## Given data
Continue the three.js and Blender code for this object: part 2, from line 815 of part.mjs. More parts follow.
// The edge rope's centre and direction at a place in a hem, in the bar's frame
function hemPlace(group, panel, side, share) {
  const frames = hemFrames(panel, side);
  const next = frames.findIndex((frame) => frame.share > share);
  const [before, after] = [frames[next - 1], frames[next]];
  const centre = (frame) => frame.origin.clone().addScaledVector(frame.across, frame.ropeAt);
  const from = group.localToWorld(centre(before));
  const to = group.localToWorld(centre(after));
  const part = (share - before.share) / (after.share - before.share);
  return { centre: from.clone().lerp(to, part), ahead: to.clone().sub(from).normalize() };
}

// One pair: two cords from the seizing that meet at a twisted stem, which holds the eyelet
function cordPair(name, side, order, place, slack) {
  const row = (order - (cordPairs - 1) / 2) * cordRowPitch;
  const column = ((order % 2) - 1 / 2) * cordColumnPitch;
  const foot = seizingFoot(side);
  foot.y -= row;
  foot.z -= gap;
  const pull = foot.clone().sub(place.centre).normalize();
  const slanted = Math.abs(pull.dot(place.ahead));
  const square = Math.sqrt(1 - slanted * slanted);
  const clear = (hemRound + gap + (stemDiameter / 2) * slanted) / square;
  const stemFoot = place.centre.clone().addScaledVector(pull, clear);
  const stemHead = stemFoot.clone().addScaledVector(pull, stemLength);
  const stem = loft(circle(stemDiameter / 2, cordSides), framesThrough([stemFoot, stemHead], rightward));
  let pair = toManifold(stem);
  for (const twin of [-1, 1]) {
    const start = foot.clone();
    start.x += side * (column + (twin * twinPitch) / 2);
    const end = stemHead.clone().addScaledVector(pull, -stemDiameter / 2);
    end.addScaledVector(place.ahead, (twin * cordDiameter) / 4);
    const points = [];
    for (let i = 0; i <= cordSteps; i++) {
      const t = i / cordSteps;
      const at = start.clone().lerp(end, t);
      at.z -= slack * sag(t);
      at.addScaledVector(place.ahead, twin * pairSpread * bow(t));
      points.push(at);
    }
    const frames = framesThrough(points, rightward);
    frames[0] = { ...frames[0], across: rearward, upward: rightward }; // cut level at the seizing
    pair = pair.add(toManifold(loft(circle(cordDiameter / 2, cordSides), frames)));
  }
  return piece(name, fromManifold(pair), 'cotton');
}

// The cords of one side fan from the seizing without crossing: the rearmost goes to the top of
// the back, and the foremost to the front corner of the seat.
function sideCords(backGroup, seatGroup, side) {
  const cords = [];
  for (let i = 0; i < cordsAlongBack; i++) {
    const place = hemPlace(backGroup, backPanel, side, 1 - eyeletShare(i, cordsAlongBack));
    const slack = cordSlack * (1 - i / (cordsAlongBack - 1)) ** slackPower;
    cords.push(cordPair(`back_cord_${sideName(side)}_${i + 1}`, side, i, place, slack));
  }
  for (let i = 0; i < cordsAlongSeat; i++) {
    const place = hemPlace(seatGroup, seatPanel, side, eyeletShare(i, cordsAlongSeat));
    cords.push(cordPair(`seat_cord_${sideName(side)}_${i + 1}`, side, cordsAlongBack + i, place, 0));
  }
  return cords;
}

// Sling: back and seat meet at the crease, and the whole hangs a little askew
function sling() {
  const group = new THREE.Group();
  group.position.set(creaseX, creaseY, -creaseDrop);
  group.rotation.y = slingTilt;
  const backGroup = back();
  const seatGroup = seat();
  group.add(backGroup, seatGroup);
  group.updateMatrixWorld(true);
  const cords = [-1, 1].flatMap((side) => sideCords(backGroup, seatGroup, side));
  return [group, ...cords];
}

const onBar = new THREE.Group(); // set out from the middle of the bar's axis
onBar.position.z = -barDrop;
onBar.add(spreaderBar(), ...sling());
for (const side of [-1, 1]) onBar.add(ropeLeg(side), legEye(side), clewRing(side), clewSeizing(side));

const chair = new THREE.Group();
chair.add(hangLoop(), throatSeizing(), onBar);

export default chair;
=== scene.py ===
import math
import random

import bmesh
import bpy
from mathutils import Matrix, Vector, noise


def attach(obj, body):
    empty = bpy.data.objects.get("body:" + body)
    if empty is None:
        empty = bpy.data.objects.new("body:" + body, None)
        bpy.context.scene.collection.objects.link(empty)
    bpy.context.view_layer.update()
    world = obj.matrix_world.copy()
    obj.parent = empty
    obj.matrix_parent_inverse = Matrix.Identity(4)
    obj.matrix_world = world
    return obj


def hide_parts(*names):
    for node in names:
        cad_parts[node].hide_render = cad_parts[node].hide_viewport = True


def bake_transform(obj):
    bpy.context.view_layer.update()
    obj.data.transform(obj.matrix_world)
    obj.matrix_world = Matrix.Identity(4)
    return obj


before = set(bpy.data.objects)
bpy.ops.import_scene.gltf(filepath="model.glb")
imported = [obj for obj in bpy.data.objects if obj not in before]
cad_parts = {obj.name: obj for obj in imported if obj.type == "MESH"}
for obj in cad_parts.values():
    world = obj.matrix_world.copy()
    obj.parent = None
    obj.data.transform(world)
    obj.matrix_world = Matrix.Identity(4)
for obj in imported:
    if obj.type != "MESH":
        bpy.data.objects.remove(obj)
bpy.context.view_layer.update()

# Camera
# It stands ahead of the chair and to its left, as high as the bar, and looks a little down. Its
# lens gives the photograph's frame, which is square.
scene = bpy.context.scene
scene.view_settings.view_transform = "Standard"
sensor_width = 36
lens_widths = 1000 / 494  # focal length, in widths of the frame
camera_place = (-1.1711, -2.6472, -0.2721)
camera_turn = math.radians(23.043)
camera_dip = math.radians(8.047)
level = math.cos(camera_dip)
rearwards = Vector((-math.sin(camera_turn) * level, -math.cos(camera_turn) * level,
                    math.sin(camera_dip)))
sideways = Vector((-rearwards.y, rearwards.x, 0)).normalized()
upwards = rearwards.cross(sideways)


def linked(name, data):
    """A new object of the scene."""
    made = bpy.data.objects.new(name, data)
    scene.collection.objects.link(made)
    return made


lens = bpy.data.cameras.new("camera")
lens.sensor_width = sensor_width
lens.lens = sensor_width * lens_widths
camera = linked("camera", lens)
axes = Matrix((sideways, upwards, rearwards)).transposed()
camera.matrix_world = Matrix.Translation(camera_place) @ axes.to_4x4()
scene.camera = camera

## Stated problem
Every line of the data above should be copied exactly.

## The answer
Continue the three.js and Blender code for this object: part 2, from line 815 of part.mjs. More parts follow.
// The edge rope's centre and direction at a place in a hem, in the bar's frame
function hemPlace(group, panel, side, share) {
  const frames = hemFrames(panel, side);
  const next = frames.findIndex((frame) => frame.share > share);
  const [before, after] = [frames[next - 1], frames[next]];
  const centre = (frame) => frame.origin.clone().addScaledVector(frame.across, frame.ropeAt);
  const from = group.localToWorld(centre(before));
  const to = group.localToWorld(centre(after));
  const part = (share - before.share) / (after.share - before.share);
  return { centre: from.clone().lerp(to, part), ahead: to.clone().sub(from).normalize() };
}

// One pair: two cords from the seizing that meet at a twisted stem, which holds the eyelet
function cordPair(name, side, order, place, slack) {
  const row = (order - (cordPairs - 1) / 2) * cordRowPitch;
  const column = ((order % 2) - 1 / 2) * cordColumnPitch;
  const foot = seizingFoot(side);
  foot.y -= row;
  foot.z -= gap;
  const pull = foot.clone().sub(place.centre).normalize();
  const slanted = Math.abs(pull.dot(place.ahead));
  const square = Math.sqrt(1 - slanted * slanted);
  const clear = (hemRound + gap + (stemDiameter / 2) * slanted) / square;
  const stemFoot = place.centre.clone().addScaledVector(pull, clear);
  const stemHead = stemFoot.clone().addScaledVector(pull, stemLength);
  const stem = loft(circle(stemDiameter / 2, cordSides), framesThrough([stemFoot, stemHead], rightward));
  let pair = toManifold(stem);
  for (const twin of [-1, 1]) {
    const start = foot.clone();
    start.x += side * (column + (twin * twinPitch) / 2);
    const end = stemHead.clone().addScaledVector(pull, -stemDiameter / 2);
    end.addScaledVector(place.ahead, (twin * cordDiameter) / 4);
    const points = [];
    for (let i = 0; i <= cordSteps; i++) {
      const t = i / cordSteps;
      const at = start.clone().lerp(end, t);
      at.z -= slack * sag(t);
      at.addScaledVector(place.ahead, twin * pairSpread * bow(t));
      points.push(at);
    }
    const frames = framesThrough(points, rightward);
    frames[0] = { ...frames[0], across: rearward, upward: rightward }; // cut level at the seizing
    pair = pair.add(toManifold(loft(circle(cordDiameter / 2, cordSides), frames)));
  }
  return piece(name, fromManifold(pair), 'cotton');
}

// The cords of one side fan from the seizing without crossing: the rearmost goes to the top of
// the back, and the foremost to the front corner of the seat.
function sideCords(backGroup, seatGroup, side) {
  const cords = [];
  for (let i = 0; i < cordsAlongBack; i++) {
    const place = hemPlace(backGroup, backPanel, side, 1 - eyeletShare(i, cordsAlongBack));
    const slack = cordSlack * (1 - i / (cordsAlongBack - 1)) ** slackPower;
    cords.push(cordPair(`back_cord_${sideName(side)}_${i + 1}`, side, i, place, slack));
  }
  for (let i = 0; i < cordsAlongSeat; i++) {
    const place = hemPlace(seatGroup, seatPanel, side, eyeletShare(i, cordsAlongSeat));
    cords.push(cordPair(`seat_cord_${sideName(side)}_${i + 1}`, side, cordsAlongBack + i, place, 0));
  }
  return cords;
}

// Sling: back and seat meet at the crease, and the whole hangs a little askew
function sling() {
  const group = new THREE.Group();
  group.position.set(creaseX, creaseY, -creaseDrop);
  group.rotation.y = slingTilt;
  const backGroup = back();
  const seatGroup = seat();
  group.add(backGroup, seatGroup);
  group.updateMatrixWorld(true);
  const cords = [-1, 1].flatMap((side) => sideCords(backGroup, seatGroup, side));
  return [group, ...cords];
}

const onBar = new THREE.Group(); // set out from the middle of the bar's axis
onBar.position.z = -barDrop;
onBar.add(spreaderBar(), ...sling());
for (const side of [-1, 1]) onBar.add(ropeLeg(side), legEye(side), clewRing(side), clewSeizing(side));

const chair = new THREE.Group();
chair.add(hangLoop(), throatSeizing(), onBar);

export default chair;
=== scene.py ===
import math
import random

import bmesh
import bpy
from mathutils import Matrix, Vector, noise


def attach(obj, body):
    empty = bpy.data.objects.get("body:" + body)
    if empty is None:
        empty = bpy.data.objects.new("body:" + body, None)
        bpy.context.scene.collection.objects.link(empty)
    bpy.context.view_layer.update()
    world = obj.matrix_world.copy()
    obj.parent = empty
    obj.matrix_parent_inverse = Matrix.Identity(4)
    obj.matrix_world = world
    return obj


def hide_parts(*names):
    for node in names:
        cad_parts[node].hide_render = cad_parts[node].hide_viewport = True


def bake_transform(obj):
    bpy.context.view_layer.update()
    obj.data.transform(obj.matrix_world)
    obj.matrix_world = Matrix.Identity(4)
    return obj


before = set(bpy.data.objects)
bpy.ops.import_scene.gltf(filepath="model.glb")
imported = [obj for obj in bpy.data.objects if obj not in before]
cad_parts = {obj.name: obj for obj in imported if obj.type == "MESH"}
for obj in cad_parts.values():
    world = obj.matrix_world.copy()
    obj.parent = None
    obj.data.transform(world)
    obj.matrix_world = Matrix.Identity(4)
for obj in imported:
    if obj.type != "MESH":
        bpy.data.objects.remove(obj)
bpy.context.view_layer.update()

# Camera
# It stands ahead of the chair and to its left, as high as the bar, and looks a little down. Its
# lens gives the photograph's frame, which is square.
scene = bpy.context.scene
scene.view_settings.view_transform = "Standard"
sensor_width = 36
lens_widths = 1000 / 494  # focal length, in widths of the frame
camera_place = (-1.1711, -2.6472, -0.2721)
camera_turn = math.radians(23.043)
camera_dip = math.radians(8.047)
level = math.cos(camera_dip)
rearwards = Vector((-math.sin(camera_turn) * level, -math.cos(camera_turn) * level,
                    math.sin(camera_dip)))
sideways = Vector((-rearwards.y, rearwards.x, 0)).normalized()
upwards = rearwards.cross(sideways)


def linked(name, data):
    """A new object of the scene."""
    made = bpy.data.objects.new(name, data)
    scene.collection.objects.link(made)
    return made


lens = bpy.data.cameras.new("camera")
lens.sensor_width = sensor_width
lens.lens = sensor_width * lens_widths
camera = linked("camera", lens)
axes = Matrix((sideways, upwards, rearwards)).transposed()
camera.matrix_world = Matrix.Translation(camera_place) @ axes.to_4x4()
scene.camera = camera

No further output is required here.